**Task objective**: Return the whole listing exactly as it stands.

**Source data**:
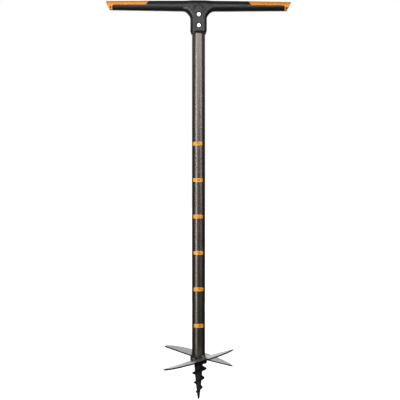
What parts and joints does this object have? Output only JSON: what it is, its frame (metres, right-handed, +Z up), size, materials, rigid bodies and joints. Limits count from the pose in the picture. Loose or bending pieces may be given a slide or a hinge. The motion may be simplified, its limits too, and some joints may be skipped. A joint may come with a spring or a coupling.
{
  "type": "post hole digger",
  "caption": "T-handled hand auger: a steel tube with a moulded cross handle, two tilted flat blades and a screw point, with depth marks up the tube.",
  "frame": {"origin": "tip of the screw point, on the axis of the shaft", "axes": "+Z up the shaft to the handle, +X along the bar to the right, -Y the front, where the depth marks are read"},
  "size_m": [0.5098, 0.2, 1.098],
  "materials": {
    "graphite_paint": "metallic graphite paint, satin",
    "orange_label": "printed vinyl label, satin",
    "black_nylon": "moulded glass-filled nylon, fine grain",
    "orange_grip": "moulded soft grip, matt",
    "zinc_steel": "bright zinc plate",
    "black_steel": "black oxide",
    "black_casting": "black painted casting",
    "blade_steel": "satin ground steel plate"
  },
  "bodies": {
    "root": {"shaft_tube": "graphite_paint", "tube_plug": "black_nylon", "handle_body": "black_nylon", "depth_mark_20": "orange_label", "depth_mark_30": "orange_label", "depth_mark_40": "orange_label", "depth_mark_50": "orange_label", "depth_mark_60": "orange_label", "depth_mark_70": "orange_label", "end_pad_left": "orange_grip", "end_pad_right": "orange_grip", "handle_bolt_upper": "zinc_steel", "handle_washer_upper": "zinc_steel", "handle_nut_upper": "zinc_steel", "handle_bolt_lower": "zinc_steel", "handle_washer_lower": "zinc_steel", "handle_nut_lower": "zinc_steel", "blade_hub": "black_casting", "point_screw": "black_casting", "cross_pin": "black_steel", "blade_front": "blade_steel", "blade_bolt_front_left": "black_steel", "blade_washer_front_left": "black_steel", "blade_bolt_front_right": "black_steel", "blade_washer_front_right": "black_steel", "blade_rear": "blade_steel", "blade_bolt_rear_left": "black_steel", "blade_washer_rear_left": "black_steel", "blade_bolt_rear_right": "black_steel", "blade_washer_rear_right": "black_steel"}
  },
  "joints": []
}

**Written response**:
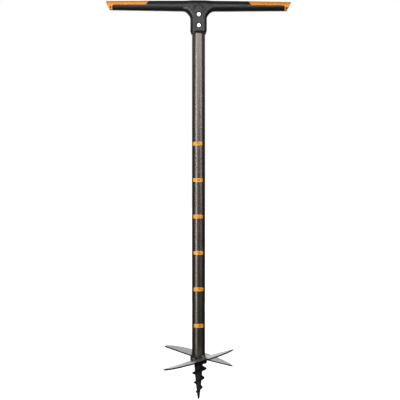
What parts and joints does this object have? Output only JSON: what it is, its frame (metres, right-handed, +Z up), size, materials, rigid bodies and joints. Limits count from the pose in the picture. Loose or bending pieces may be given a slide or a hinge. The motion may be simplified, its limits too, and some joints may be skipped. A joint may come with a spring or a coupling.
{
  "type": "post hole digger",
  "caption": "T-handled hand auger: a steel tube with a moulded cross handle, two tilted flat blades and a screw point, with depth marks up the tube.",
  "frame": {"origin": "tip of the screw point, on the axis of the shaft", "axes": "+Z up the shaft to the handle, +X along the bar to the right, -Y the front, where the depth marks are read"},
  "size_m": [0.5098, 0.2, 1.098],
  "materials": {
    "graphite_paint": "metallic graphite paint, satin",
    "orange_label": "printed vinyl label, satin",
    "black_nylon": "moulded glass-filled nylon, fine grain",
    "orange_grip": "moulded soft grip, matt",
    "zinc_steel": "bright zinc plate",
    "black_steel": "black oxide",
    "black_casting": "black painted casting",
    "blade_steel": "satin ground steel plate"
  },
  "bodies": {
    "root": {"shaft_tube": "graphite_paint", "tube_plug": "black_nylon", "handle_body": "black_nylon", "depth_mark_20": "orange_label", "depth_mark_30": "orange_label", "depth_mark_40": "orange_label", "depth_mark_50": "orange_label", "depth_mark_60": "orange_label", "depth_mark_70": "orange_label", "end_pad_left": "orange_grip", "end_pad_right": "orange_grip", "handle_bolt_upper": "zinc_steel", "handle_washer_upper": "zinc_steel", "handle_nut_upper": "zinc_steel", "handle_bolt_lower": "zinc_steel", "handle_washer_lower": "zinc_steel", "handle_nut_lower": "zinc_steel", "blade_hub": "black_casting", "point_screw": "black_casting", "cross_pin": "black_steel", "blade_front": "blade_steel", "blade_bolt_front_left": "black_steel", "blade_washer_front_left": "black_steel", "blade_bolt_front_right": "black_steel", "blade_washer_front_right": "black_steel", "blade_rear": "blade_steel", "blade_bolt_rear_left": "black_steel", "blade_washer_rear_left": "black_steel", "blade_bolt_rear_right": "black_steel", "blade_washer_rear_right": "black_steel"}
  },
  "joints": []
}